Ten years ago, mobile phones in Kenya were primarily used for making and receiving calls, sending text messages, and surfing the net. That was before mobile phone operator Vodafone, through its Kenyan affiliate, Safaricom, introduced the country’s first mobile phone-based money transfer service, M-PESA. In its first year of operation, M-Pesa recorded $148 million in transactions, an amount that would go up by $80 million the next year. 10 years later, this mobile cash service is recognized worldwide as one of the most successful services of its kind. According to the Central Bank of Kenya, mobile transfers moved over $3 billion in September 2017 alone.
M-PESA and how it Works
M-Pesa – ‘M’ for mobile and ‘Pesa’ Kiswahili for money – is a mobile phone-based service that allows users to send and receive money, and pay their bills from their mobile phones. The service is available to all Safaricom SIM card holders who have registered their accounts with the mobile phone operator.

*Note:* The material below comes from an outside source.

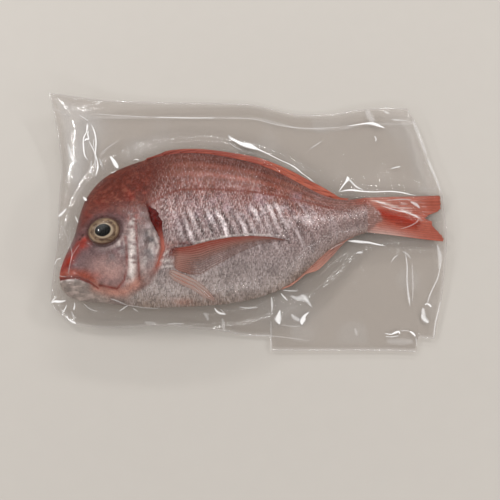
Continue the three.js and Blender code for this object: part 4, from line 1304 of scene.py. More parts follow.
# Painted glints on the film's folds, read off the photograph, which is PHOTO_PIXELS wide and high: strength,
# then column, row and width in pixels of the places along each.
GLINT_PIXELS = [
    (1, [(110, 156, 1.5), (113, 160, 4), (116, 165, 5), (118.5, 169, 1)]),
    (0.95, [(133, 160.5, 0.8), (136, 159.3, 2.4), (139, 160.5, 1.2)]),
    (0.8, [(90.5, 123, 0.6), (93, 128, 1.4), (95, 134, 1.8), (96, 141, 1.9), (95.8, 148, 1.6),
        (95.5, 154, 1.4), (97, 160, 1.4), (98, 167, 1.9), (96.5, 173, 1.6), (95.5, 178, 0.6)]),
    (0.65, [(88.5, 140, 0.8), (91, 145, 1.2), (94, 151, 1.5), (95.3, 157, 1.3), (95, 164, 1.1),
        (96, 170, 0.8)]),
    (0.5, [(94.5, 138, 0.5), (93.5, 144, 1.1), (95, 150, 0.6)]),
    (0.85, [(87.5, 122.5, 1.2), (87.3, 126.5, 2.6), (86.5, 132, 1.3), (84, 137, 1.7), (83.3, 141, 1.5),
        (83.5, 146, 1.9), (84, 152, 1.7), (85.5, 157, 1.3), (89, 161, 0.6)]),
    (0.85, [(84, 141.5, 1.2), (86.5, 139, 2.6), (88.7, 139.3, 2), (87.8, 134, 1.5), (88.5, 130, 0.8)]),
    (0.45, [(79, 115, 0.6), (84, 118, 1.5), (88.5, 121, 1)]),
    (0.3, [(67.5, 142, 1.5), (70, 151, 4.5), (73, 158, 7.5), (76, 164, 2.5)]),
    (0.55, [(69.5, 147, 0.8), (70.2, 153, 2.4), (71, 159, 1)]),
    (0.4, [(91.5, 160, 1), (91, 168, 2), (92.5, 175, 1)]),
    (0.35, [(99, 158, 1), (101, 163, 2.4), (102.5, 167, 1)]),
    (0.2, [(99, 156, 0.8), (104, 151, 1.4), (110, 146, 1.4), (119, 140.5, 0.8)]),
    (0.6, [(110.5, 172.5, 0.8), (113, 172.5, 2.2), (116.5, 170.5, 0.8)]),
    (1, [(228.3, 134, 1.2), (230.5, 138, 4), (236, 141, 3.6), (242, 144, 6), (249, 145.8, 8.5),
        (254, 147.8, 6), (259, 149.8, 2.4), (266, 153, 1.6), (280, 160, 1.6), (290, 164.5, 1.9),
        (297, 169, 3), (303, 174, 3), (310, 179, 2.4), (315, 183, 0.8)]),
    (0.45, [(229, 142, 0.6), (235, 147, 1.3), (243, 150.3, 1)]),
    (0.3, [(94, 114, 0.8), (110, 115, 1.2), (127, 116, 1.2), (152, 117.2, 1)]),
    (0.5, [(152, 117.2, 0.9), (170, 117.6, 1.4), (190, 118, 1.6), (205, 118, 1.4), (217, 118, 0.9)]),
    (0.28, [(220, 118.3, 0.9), (235, 118.2, 1.2), (250, 118.7, 1.2), (262, 121, 1.2), (280, 125.5, 1.4),
        (300, 128, 1.4), (315, 128.3, 1.2), (335, 127.6, 1.1), (347, 126, 1)]),
    (0.3, [(310, 149, 0.7), (316, 145, 1.5), (322, 141, 0.7)]),
    (0.8, [(347, 176.3, 1.4), (347.8, 179, 4.6), (345.5, 182.5, 2.4), (342, 187, 1.8), (338.5, 192, 0.8)]),
    (0.55, [(348, 178.5, 2.6), (352, 182.5, 2.6), (357, 187.2, 2.6), (364, 190.2, 1.2)]),
    (1, [(337, 192.4, 0.8), (345, 190.6, 2), (353, 190.1, 3), (362, 191.3, 2.3), (374, 191.9, 1.8),
        (390, 191.4, 1.9), (400, 192.3, 2.1), (408, 194, 1.7), (417, 195.9, 0.7)]),
    (0.95, [(345, 126.3, 0.6), (356, 124.9, 1.2), (364, 123.7, 1.9), (371, 123.4, 3.6), (376, 124.5, 4),
        (381, 126.6, 2.2), (385.5, 128.2, 0.8)]),
    (0.22, [(366, 110, 4), (370, 117, 8), (374, 122, 6)]),
    (0.5, [(384, 110.8, 1.2), (386, 112.3, 2.3), (389.5, 113.7, 1)]),
    (0.35, [(391, 119.4, 1), (397, 120, 2.4), (404, 120.6, 1.1), (411, 121.2, 0.6)]),
    (0.45, [(374.5, 136, 1.3), (376, 139, 2.2), (375.3, 141.5, 1)]),
    (0.6, [(390.5, 168.8, 0.8), (396, 167.4, 1.7), (400.3, 166.6, 1.8)]),
    (0.26, [(413, 120, 3), (417, 130, 4.5), (422, 143, 4.5), (427, 157, 3)]),
    (0.26, [(427, 157, 2.5), (433, 172, 3.4), (438, 184, 3), (441, 193, 1.6)]),
    (0.9, [(347, 241, 0.8), (355, 241.3, 2.5), (361, 242, 2.7), (369, 242.6, 2), (378, 244.5, 1.4),
        (386, 246.2, 0.6)]),
    (0.6, [(356.5, 252.8, 0.8), (360, 252.5, 2.8), (363, 252.5, 1)]),
    (0.35, [(391, 262.5, 0.6), (394, 258, 1.8), (398.5, 254.5, 0.8)]),
    (0.25, [(402, 251, 1), (407, 254, 2.4), (411, 259, 1)]),
    (0.45, [(405, 249, 0.8), (407, 265, 1.6), (407, 280, 1.7), (408, 292, 2.2), (409, 299, 2.6),
        (410, 307, 0.8)]),
    (0.22, [(412, 262, 1), (413, 285, 1.8), (412, 303, 1)]),
    (0.3, [(437, 244, 1.5), (440, 256, 5), (439.5, 270, 2)]),
    (0.4, [(441, 262, 0.8), (438, 277, 1.6), (434, 286, 1.6), (429.5, 296, 1.6), (427, 305, 1)]),
    (0.7, [(424.5, 305, 1.2), (427, 303.8, 2), (430, 305.3, 2.8), (431, 307.5, 1)]),
    (0.5, [(423, 307, 2.5), (423.3, 313, 5), (424, 318, 6), (427, 321.5, 5), (429, 323, 1)]),
    (0.6, [(421.5, 314, 1), (423, 318, 4), (425.5, 320.5, 3.5), (428.5, 322.3, 1)]),
    (0.38, [(441, 300, 0.8), (438, 312, 1.5), (435, 325, 1.5), (433.5, 340, 0.9)]),
    (0.9, [(384, 333.3, 0.8), (391, 334.3, 1.2), (395, 332.7, 2.6), (399, 331.7, 2.4), (399.6, 334.5, 1)]),
    (0.55, [(385, 336.5, 0.8), (392, 336.8, 1.1), (399, 335.6, 1)]),
    (0.35, [(400, 331, 0.8), (405, 330.6, 1.1), (410, 331.2, 0.9)]),
    (0.9, [(409.5, 331.2, 1), (413, 333.4, 2.8), (415.5, 336.6, 1.2)]),
    (0.35, [(415.6, 337, 0.8), (416.4, 342, 1.3), (417, 346.5, 0.8)]),
    (0.12, [(386, 341, 5), (400, 341.5, 9), (414, 341.5, 5)]),
    (1, [(280, 309.5, 0.8), (279.2, 314, 4), (278, 319, 8.4), (279, 322.5, 4), (279.5, 324.5, 1)]),
    (1, [(309.5, 311.8, 1), (305, 315.5, 3), (303.3, 319, 6), (301.8, 322, 5), (302, 325.2, 1)]),
    (0.4, [(291, 314, 2), (295, 318, 5.5), (300, 320.5, 4)]),
    (0.45, [(290, 295.5, 2), (297, 298.5, 5), (304, 298, 8.5), (308, 302, 4.4), (312.5, 308, 0.8)]),
    (0.6, [(301, 295, 1.5), (305, 298, 3.4), (309, 303, 1.5)]),
    (0.7, [(280.7, 293, 0.9), (284, 297, 2.1), (287.8, 300.8, 0.8)]),
    (0.6, [(271.3, 296, 0.9), (272, 303, 3.2), (272, 309, 1.6), (271.5, 313, 0.7)]),
    (0.55, [(282.5, 290.4, 0.6), (290, 290.8, 1.3), (298, 291, 0.6)]),
    (0.33, [(271, 320, 0.8), (271, 336, 1.2), (271, 352, 0.9)]),
    (0.22, [(238, 335, 0.8), (255, 335.6, 1.2), (271, 336, 1.2), (290, 338, 1.2), (312, 341.3, 0.8)]),
    (0.25, [(281, 324.7, 0.8), (293, 326.3, 1.2), (301, 326, 0.8)]),
    (0.2, [(355, 328, 1.5), (356, 332, 3.5), (357, 336, 1.5)]),
    (0.8, [(58, 217, 2.2), (61, 214.5, 3.2), (64, 211.5, 2.5), (66.8, 208.2, 0.9)]),
    (0.95, [(83, 197, 1.2), (85, 199, 3.6), (86.8, 200.8, 1)]),
    (0.6, [(75, 216, 0.9), (76.5, 219, 2.2), (78.3, 223, 1.1)]),
    (0.22, [(58.5, 220, 0.6), (62, 227, 1), (67, 236, 1), (68, 245, 1), (66, 250, 0.9), (61, 256, 0.7)]),
    (0.26, [(69, 222, 0.7), (70, 232, 1), (69.5, 240, 1), (71, 248, 1.1), (72, 255, 1.1), (70.5, 262, 1.1),
        (69, 270, 1), (69, 277.5, 0.7)]),
    (0.2, [(80, 243.5, 0.7), (75.5, 250, 1), (72, 256, 1.1), (71, 262, 0.8)]),
    (0.75, [(54.7, 265, 1.2), (56, 261.5, 1.8), (58, 259, 1.5), (61.5, 258.3, 0.8)]),
    (0.25, [(58.5, 275, 0.7), (62, 276.5, 1.2), (66.5, 276.6, 0.8)]),
    (0.95, [(50.8, 303.5, 1), (54, 301.5, 2.6), (58, 301.6, 3.2), (62, 301.5, 2.3), (66.5, 300.3, 0.8)]),
    (0.7, [(56.8, 296.2, 0.8), (53.5, 299.5, 1.8), (51.5, 303, 1)]),
    (0.85, [(66.7, 304.7, 0.9), (65, 309, 1.7), (62, 313.2, 0.9)]),
    (0.9, [(74.5, 302.5, 0.8), (74.7, 306, 1.7), (73.5, 310, 2.2)]),
    (0.8, [(65, 315, 0.8), (69, 319.5, 1.7), (73, 322, 3), (76.5, 323.8, 0.8)]),
    (0.25, [(71, 311, 2), (73.5, 316, 3.6), (74.5, 321, 2)]),
    (0.3, [(83, 303, 0.8), (90, 309, 1.5), (98, 311.5, 0.8)]),
    (0.45, [(128, 305.5, 0.7), (124, 308, 1.3), (119.5, 311, 0.8)]),
    (0.35, [(132.5, 308, 0.8), (135, 309.7, 1.4), (138, 311.3, 0.8)]),
    (0.22, [(127, 305, 0.7), (143, 307.6, 1.1), (161, 308.7, 0.7)]),
    (0.25, [(110, 298.5, 0.8), (116, 300.5, 1.7), (122, 303, 1.3), (129, 306.3, 0.7)]),
    (0.9, [(214.3, 307.5, 0.8), (217, 311.5, 2.2), (221, 313.5, 2.2), (226.3, 314.2, 0.9)]),
    (0.4, [(220, 309, 0.7), (223, 311.5, 1.2), (225, 314, 0.7)]),
    (0.33, [(167, 324, 0.8), (175, 323.6, 1.6), (185, 323.8, 0.7)]),
    (0.22, [(203, 313, 2), (207, 316.5, 4.4), (208, 321, 1.5)]),
    (0.22, [(222, 318, 1.5), (223.5, 324, 4), (224, 331, 2)]),
    (0.5, [(239, 306.8, 0.6), (248, 308, 1.2), (258, 307.5, 0.6)]),
    (0.2, [(144, 322, 1.5), (150, 323, 3.6), (157, 323, 1.5)]),
    (0.5, [(375.5, 200.7, 0.6), (380, 202.6, 1.7), (386, 203.8, 0.8)]),
    (0.4, [(380, 205.3, 0.6), (388, 208, 1.1), (397, 210.5, 1.5), (408, 213, 1.8), (416, 216.3, 2),
        (419.5, 217.8, 1)]),
    (0.22, [(419.5, 218, 1), (416.5, 222, 1.5), (410, 226, 1.3), (400, 229, 0.8)]),
    (0.4, [(410, 201.5, 1.5), (416, 204.5, 4.5), (420, 208.5, 1.2)]),
    (0.3, [(386, 200.5, 0.7), (400, 199.5, 1.3), (412, 199.8, 0.7)]),
    (0.28, [(330, 250, 0.6), (336, 246, 1), (343, 243, 0.6)]),
]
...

To top up the M-pesa account, a customer only needs to visit their local registered M-pesa agent, hand them cash and give their account details (phone number). The agent will electronically credit the customer’s M-Pesa account after which they will each receive a text message from M-Pesa confirming the success of the transaction. The customer can, therefore, send money electronically to another person, pay their bills, send the money to their bank account, or even buy airtime. The same applies to withdrawal where the customer will enter an agent’s unique number on their M-Pesa menu to withdraw money. The agent receives a commission for each transaction.
The Impact of M-Pesa
At the time when the service was introduced on the market, there were not many local banks selling their products to rural folks. A good number of rural Kenyans were unbanked and therefore unable to save money in any meaningful way or access loans. All that changed when banks saw the opportunity to bring unbanked Kenyans onboard, effectively partnering with Safaricom so that customers could deposit money directly into their bank accounts from M-Pesa.
Kenya, like many African economies, is cash driven, and so almost all bills are paid in cash. This service reduced risk associated with carrying huge amounts of cash, especially since the introduction of LIPA NA M-PESA, basically a POS service. New innovations have introduced B2B services where corporate customers use the service to make bulk payments.
Other than payments, banks such as Commercial Bank of Africa (CBA) and Kenya Commercial Bank (KCB) have partnered with Safaricom to provide short loans to registered M-Pesa users. One only needs to apply for a short loan through their phone and repay it with interest at the lapse of the agreed period, failure to which they will be listed with the local credit bureau. CBA’s loan service, M-Shwari, has grown tremendously since its inception and given emergency cash advances to those who would not necessarily qualify for loan facilities in banks.
Another product associated with Safaricom that has changed life in rural East Africa (Kenya, Uganda, and Tanzania) is M-KOPA, an installment based plan that enables poor families to buy solar-powered solutions for lighting.
Safaricom has structured charges depending on the value of the transaction. The lowest amount that can be transacted through the service is Ksh. 100 ($1) while the upper limit a retail customer can transact in a day is Ksh. 140,000 ($1,400). As noted earlier, corporate entities can make bulk transactions, hence have a higher limit.
Safaricom is not without competition. Other mobile service providers such as Airtel and Telkom have tried to reduce M-Pesa’s monopoly but Safaricom still controls a huge chunk of the market. Equity Bank Ltd, a local bank, has come up with a competing product, Equitel Money that may finally end M-Pesa’s dominance in mobile money transfers. Still, most Kenyans cannot begin to imagine life without M-Pesa.